John Huston was not merely restless. He was structurally absent, the sort of man who could be magnetic in a room and unavailable in a life. He moved through love the way some men move through countries: intensely, temporarily, without ever really believing they should have to stay. Before Anjelica was even old enough to understand betrayal, her mother was already living inside it. Huston denied Enrica a professional opportunity and then began an affair with the woman he chose instead. That kind of wound does not remain private for long inside a family. It changes the air. It enters the silences. It teaches the children what to expect from devotion.
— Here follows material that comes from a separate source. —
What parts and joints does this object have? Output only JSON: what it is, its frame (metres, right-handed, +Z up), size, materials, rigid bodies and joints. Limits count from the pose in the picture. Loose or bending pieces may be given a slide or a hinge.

By 1960, Enrica had moved Anjelica and her brother Tony from Ireland to London, trying, in her own way, to create some kind of order from the ruins. But order never truly arrived. The adults around Anjelica seemed to live by appetites, impulses, emotional weather systems that changed without warning. John Huston continued his affairs. Enrica’s own life became complicated and heavy with longing and disappointment. Another daughter, Allegra, entered the family through circumstances that only further blurred the lines between love, legitimacy, and instability. Anjelica adored her younger half-sister, perhaps because children in chaotic families often sense very early who among them is most unprotected. She felt protective toward Allegra in a way that would prove telling later, as though guarding others became easier than guarding herself.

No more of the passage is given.